Data segment:
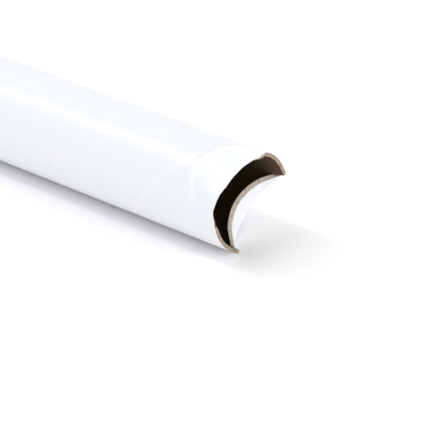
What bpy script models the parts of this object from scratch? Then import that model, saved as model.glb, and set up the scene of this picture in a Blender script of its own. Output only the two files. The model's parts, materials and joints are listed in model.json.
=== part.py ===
"""A drawing tube of spiral-wound paperboard with crimped, snap-shut ends.

Metres, +Z up. The tube lies on its side along X with its mouth at +X, and the
origin is at the middle of the flat that it rests on. Each end has two flaps.
A flap is a continuation of the tube wall above a curved crease, and it snaps
inwards by turning inside out: the curved crease lies in one plane, and the
snapped flap is the reflection of the open one in that plane.

The wall has flat sides, so each flap is a row of flat staves. Each stave turns
about its own straight piece of the crease, which carries it exactly from its
open place to its snapped place.
"""

import math

import bmesh
import bpy
from mathutils import Matrix, Quaternion, Vector

# The tube
INSIDE_DIAMETER = 0.0508        # a two inch tube, across its flats
LENGTH = 0.3048                 # twelve inches
SIDES = 22                      # flat sides of the wall, one of them at the very bottom

# The wall's plies, from the outside in: name and thickness
PLIES = (
    ("outer_ply", 0.00070),
    ("middle_ply", 0.00060),
    ("inner_ply", 0.00060),
)
GLUE_LINE = 0.00005             # left open between two plies

# The flaps
STAVES = 8                      # sides of the wall that one flap takes
FLAP_ROLL_SIDES = 2.5           # sides from straight up to the middle of an upper flap
CREASE_DEPTH = 0.0224           # from the rim down to the crease's lowest point
CREASE_GAP = 0.00010            # between a stave's foot and the crease
STAVE_GAP = 0.00010             # between two staves at the crease
STAVE_TAPER = math.radians(2.8)  # lean of each stave's side, so that neighbours pass
TIP_CUT = 0.0006                # taken off the thin tip of a stave that ends at a point

# How far the cutters reach past the wall
CUTTER_OUT = 0.018
CUTTER_IN = 0.008

# Worked out from the dimensions above
WALL = sum(thick for name, thick in PLIES) + GLUE_LINE * (len(PLIES) - 1)
RADIUS = INSIDE_DIAMETER / 2 + WALL                 # from the axis to a flat side
SIDE_ANGLE = 2 * math.pi / SIDES
CORNER_RADIUS = RADIUS / math.cos(SIDE_ANGLE / 2)   # from the axis to a corner of the wall
FLAP_HALF_ANGLE = STAVES * SIDE_ANGLE / 2
FLAP_ROLL = FLAP_ROLL_SIDES * SIDE_ANGLE
CHORD = CORNER_RADIUS * math.cos(FLAP_HALF_ANGLE)   # from the axis to the line of a flap's ends
AXIS = Vector((0, 0, RADIUS))
STOCK = 4 * CREASE_DEPTH                            # block that a stave is cut from

# Each flap: its name, the end it closes, its roll and whether it is snapped in
FLAPS = (
    ("mouth_upper", 1, FLAP_ROLL, False),
    ("mouth_lower", 1, FLAP_ROLL + math.pi, True),
    ("foot_upper", -1, FLAP_ROLL, True),
    ("foot_lower", -1, FLAP_ROLL + math.pi, True),
)

WHITE_FACE = (0.93, 0.94, 0.95, 1)
KRAFT = (0.55, 0.42, 0.30, 1)
DARK_KRAFT = (0.42, 0.31, 0.21, 1)


def radial(angle):
    """Unit vector away from the tube's axis; angle runs from +Z towards -Y."""
    return Vector((0, -math.sin(angle), math.cos(angle)))


def facing(vector, guide):
    """Unit vector along vector, turned round if need be to the side that guide is on."""
    return vector.normalized() * (1 if vector.dot(guide) > 0 else -1)


def clear_scene():
    for obj in list(bpy.data.objects):
        bpy.data.objects.remove(obj, do_unlink=True)


def new_collection(name):
    collection = bpy.data.collections.new(name)
    bpy.context.scene.collection.children.link(collection)
    return collection


def new_material(name, colour, roughness):
    material = bpy.data.materials.new(name)
    material.use_nodes = True
    shader = material.node_tree.nodes["Principled BSDF"]
    shader.inputs["Base Color"].default_value = colour
    shader.inputs["Roughness"].default_value = roughness
    shader.inputs["Metallic"].default_value = 0
    material.diffuse_color = colour
    return material


def new_object(name, bm, collection, material=None):
    mesh = bpy.data.meshes.new(name)
    bm.to_mesh(mesh)
    bm.free()
    obj = bpy.data.objects.new(name, mesh)
    if material:
        mesh.materials.append(material)
    collection.objects.link(obj)
    return obj


def add_boolean(obj, cutter):
    modifier = obj.modifiers.new("cut_" + cutter.name, "BOOLEAN")
    modifier.operation = "DIFFERENCE"
    modifier.solver = "EXACT"
    modifier.object = cutter


class Flap:
    """Where one flap's crease runs, and how each of its staves folds."""

    def __init__(self, end, roll):
        self.roll = roll
        self.outward = Vector((end, 0, 0))
        self.rim = AXIS + self.outward * LENGTH / 2
        self.middle = radial(roll)
        # the crease's plane: down it from the chord, and its normal into the tube
        self.down = (self.middle * (CORNER_RADIUS - CHORD) - self.outward * CREASE_DEPTH).normalized()
        across = self.middle.cross(self.outward)
        self.inward = facing(across.cross(self.down), -self.middle)

    def corner(self, index):
        """Place of the crease where it meets corner index of the wall."""
        angle = index * SIDE_ANGLE - FLAP_HALF_ANGLE
        reach = CORNER_RADIUS * math.cos(angle)
        depth = CREASE_DEPTH * (reach - CHORD) / (CORNER_RADIUS - CHORD)
        return self.rim + radial(self.roll + angle) * CORNER_RADIUS - self.outward * depth

    def hinge(self, index):
        """Point, axis and full fold angle of stave index; a positive turn folds it in."""
        start = self.corner(index)
        stop = self.corner(index + 1)
        face = self.face(index)
        axis = facing(stop - start, face.cross(self.outward))
        up_face = facing(axis.cross(face), self.outward)
        up_plane = facing(axis.cross(self.inward), self.outward)
        return (start + stop) / 2, axis, 2 * up_face.angle(up_plane)

    def face(self, index):
        """Outward normal of the flat side that stave index continues."""
        return radial(self.roll + (index + 0.5) * SIDE_ANGLE - FLAP_HALF_ANGLE)


def trim(bm, point, away):
    """Cut off what lies past the plane through point, on the side that away faces."""
    geometry = bm.verts[:] + bm.edges[:] + bm.faces[:]
    bmesh.ops.bisect_plane(bm, geom=geometry, dist=1e-7, plane_co=point, plane_no=away, clear_outer=True)
    bmesh.ops.holes_fill(bm, edges=[edge for edge in bm.edges if edge.is_boundary], sides=0)


def make_stave(name, flap, index, snapped, collection, material):
    """One flat stave: a block trimmed to the wall's side, the crease's bevel and the rim."""
    hinge, axis, fold = flap.hinge(index)
    face = flap.face(index)
    up = facing(face.cross(axis), flap.outward)

    bm = bmesh.new()
    bmesh.ops.create_cube(bm, size=STOCK)
    trim(bm, Vector((0, 0, 0)), face)
    trim(bm, -face * WALL, -face)
    trim(bm, flap.rim - hinge, flap.outward)
    # the foot leans by half the fold, so that it meets the wall's bevel when it is snapped in
    foot = up * math.cos(fold / 2) + face * math.sin(fold / 2)
    trim(bm, foot * CREASE_GAP, -foot)
    # once snapped in, nothing of the stave may reach past the wall's bevel at its corners
    bevel = Quaternion(axis, -fold) @ flap.inward
    for corner in (index, index + 1):
        place = flap.corner(corner) - hinge
        wall_corner = radial(flap.roll + corner * SIDE_ANGLE - FLAP_HALF_ANGLE)
        side = facing(wall_corner.cross(flap.outward), place)
        lean = Quaternion(face, STAVE_TAPER)
        if (lean @ side).dot(flap.outward) < 0:
            lean.invert()
        trim(bm, place - side * STAVE_GAP / 2, lean @ side)
        trim(bm, place - side * STAVE_GAP / 2, facing(bevel.cross(flap.outward), place))
        if corner in (0, STAVES):
            trim(bm, place - side * TIP_CUT, side)
    bmesh.ops.recalc_face_normals(bm, faces=bm.faces[:])

    obj = new_object(name, bm, collection, material)
    obj.location = hinge
    obj.rotation_mode = "QUATERNION"
    obj.rotation_quaternion = Quaternion(axis, fold if snapped else 0)
    return obj


def make_ply(name, outer_radius, thick, cutters, collection, material):
    """One ply of the wall: an open prism thickened inwards and cut away above the creases."""
    bm = bmesh.new()
    corner_radius = outer_radius / math.cos(SIDE_ANGLE / 2)
    bmesh.ops.create_cone(bm, cap_ends=False, segments=SIDES, radius1=corner_radius,
                          radius2=corner_radius, depth=LENGTH)
    bmesh.ops.rotate(bm, verts=bm.verts, matrix=Matrix.Rotation(math.pi / 2, 3, "Y"))
    bmesh.ops.recalc_face_normals(bm, faces=bm.faces[:])
    obj = new_object(name, bm, collection, material)
    obj.location = AXIS
    solid = obj.modifiers.new("thickness", "SOLIDIFY")
    solid.thickness = thick
    solid.offset = -1
    solid.use_even_offset = True
    for cutter in cutters:
        add_boolean(obj, cutter)
    return obj


def make_notch_cutter(name, flap, collection):
    """Prism over the flap's crease, square to the crease's plane, that clears the flap's place."""
    bm = bmesh.new()
    outline = [bm.verts.new(flap.corner(index) - flap.inward * CUTTER_OUT) for index in range(STAVES + 1)]
    bottom = bm.faces.new(outline)
    prism = bmesh.ops.extrude_face_region(bm, geom=[bottom])
    moved = [item for item in prism["geom"] if isinstance(item, bmesh.types.BMVert)]
    bmesh.ops.translate(bm, verts=moved, vec=flap.inward * (CUTTER_OUT + CUTTER_IN))
    bmesh.ops.recalc_face_normals(bm, faces=bm.faces[:])
    cutter = new_object(name, bm, collection)
    cutter.hide_render = True
    cutter.display_type = "WIRE"
    return cutter


def main():
    clear_scene()
    parts = new_collection("drawing_tube")
    cutters = new_collection("cutters")
    white = new_material("white_face", WHITE_FACE, 0.35)
    kraft = new_material("kraft", KRAFT, 0.9)
    dark_kraft = new_material("dark_kraft", DARK_KRAFT, 0.95)

    notches = []
    for flap_name, end, roll, snapped in FLAPS:
        flap = Flap(end, roll)
        notches.append(make_notch_cutter(flap_name + "_notch", flap, cutters))
        for index in range(STAVES):
            make_stave(f"{flap_name}_stave_{index + 1}", flap, index, snapped, parts, white)

    outer_radius = RADIUS
    for (name, thick), material in zip(PLIES, (white, kraft, dark_kraft)):
        make_ply(name, outer_radius, thick, notches, parts, material)
        outer_radius -= thick + GLUE_LINE


main()
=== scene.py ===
"""The drawing tube's looks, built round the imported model.

The wall is three plies of board with a white outer face, and each flap is a row
of curved pieces, one set on each stave's body. A flap at rest is one smooth
surface: an open flap carries on the round wall, and a snapped flap is the wall's
mirror image in the plane of its crease. Lengths are in metres and angles in
radians, apart from a few lists that say otherwise.
"""

import json
import math

import bpy
import numpy as np
from mathutils import Matrix, Vector


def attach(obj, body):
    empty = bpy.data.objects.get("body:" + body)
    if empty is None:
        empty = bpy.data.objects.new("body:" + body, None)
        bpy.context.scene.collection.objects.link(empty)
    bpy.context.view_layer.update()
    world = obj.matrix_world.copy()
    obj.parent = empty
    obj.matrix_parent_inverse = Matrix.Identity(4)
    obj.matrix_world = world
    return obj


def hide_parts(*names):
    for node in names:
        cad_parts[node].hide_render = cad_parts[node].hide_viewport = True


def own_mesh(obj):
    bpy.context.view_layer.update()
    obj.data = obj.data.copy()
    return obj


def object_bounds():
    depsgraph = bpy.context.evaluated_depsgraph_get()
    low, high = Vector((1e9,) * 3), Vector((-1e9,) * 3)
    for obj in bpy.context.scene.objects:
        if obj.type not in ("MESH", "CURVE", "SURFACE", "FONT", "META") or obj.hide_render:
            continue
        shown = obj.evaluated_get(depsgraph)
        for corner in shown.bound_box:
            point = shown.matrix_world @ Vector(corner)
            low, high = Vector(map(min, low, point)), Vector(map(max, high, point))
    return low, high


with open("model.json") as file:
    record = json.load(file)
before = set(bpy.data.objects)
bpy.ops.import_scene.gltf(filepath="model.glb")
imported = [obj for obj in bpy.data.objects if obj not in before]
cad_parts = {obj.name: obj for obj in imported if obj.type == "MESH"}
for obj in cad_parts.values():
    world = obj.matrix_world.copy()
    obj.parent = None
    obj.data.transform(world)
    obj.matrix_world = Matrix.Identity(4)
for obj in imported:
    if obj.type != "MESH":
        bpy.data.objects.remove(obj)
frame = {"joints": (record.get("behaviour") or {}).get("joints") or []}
cad_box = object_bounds()

MM = 0.001
HALF_LENGTH = cad_box[1].x
RADIUS = cad_box[1].z / 2           # of the wall's white face
TINY = 1e-15                        # keeps a division by a length from failing

# The wall's plies from the white face inwards, as (name, top, bottom, slot)
PLIES = (
    ("outer_ply", 0.0, 0.70 * MM, "white_ply"),
    ("middle_ply", 0.75 * MM, 1.35 * MM, "kraft_ply"),
    ("inner_ply", 1.40 * MM, 2.00 * MM, "kraft_liner"),
)
WALL = PLIES[-1][2]                 # thickness of the wall, and of a flap's board at most

# Where the wall has lines of points: round it in degrees, and along it from its ends
WALL_COLUMN_STEP = 1.5
CORNER_COLUMNS = (-4.5, -3, -2, -1.2, -0.6, -0.25, -0.02, 0.02, 0.3, 0.8)
NEAR_STEPS = np.array([0, .12, .26, .42, .6, .8, 1.05, 1.4, 1.9, 2.7, 4.0, 6.0]) * MM
INSIDE_STEPS = np.array([0, 1, 3]) * MM
MIDDLE_STEPS = 26
END_STEPS = np.array([0, .08, .2, .5, .8, .92, 1])
STEP_STRETCH = 0.75                 # steps are stretched for this share of the crease's slope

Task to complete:
Exactly the lines from the line containing "outer_radius = RADIUS" to the line containing "obj.data = obj.data.copy()", both included, are to be set down; no other line belongs in the answer.

Written answer:
    outer_radius = RADIUS
    for (name, thick), material in zip(PLIES, (white, kraft, dark_kraft)):
        make_ply(name, outer_radius, thick, notches, parts, material)
        outer_radius -= thick + GLUE_LINE


main()
=== scene.py ===
"""The drawing tube's looks, built round the imported model.

The wall is three plies of board with a white outer face, and each flap is a row
of curved pieces, one set on each stave's body. A flap at rest is one smooth
surface: an open flap carries on the round wall, and a snapped flap is the wall's
mirror image in the plane of its crease. Lengths are in metres and angles in
radians, apart from a few lists that say otherwise.
"""

import json
import math

import bpy
import numpy as np
from mathutils import Matrix, Vector


def attach(obj, body):
    empty = bpy.data.objects.get("body:" + body)
    if empty is None:
        empty = bpy.data.objects.new("body:" + body, None)
        bpy.context.scene.collection.objects.link(empty)
    bpy.context.view_layer.update()
    world = obj.matrix_world.copy()
    obj.parent = empty
    obj.matrix_parent_inverse = Matrix.Identity(4)
    obj.matrix_world = world
    return obj


def hide_parts(*names):
    for node in names:
        cad_parts[node].hide_render = cad_parts[node].hide_viewport = True


def own_mesh(obj):
    bpy.context.view_layer.update()
    obj.data = obj.data.copy()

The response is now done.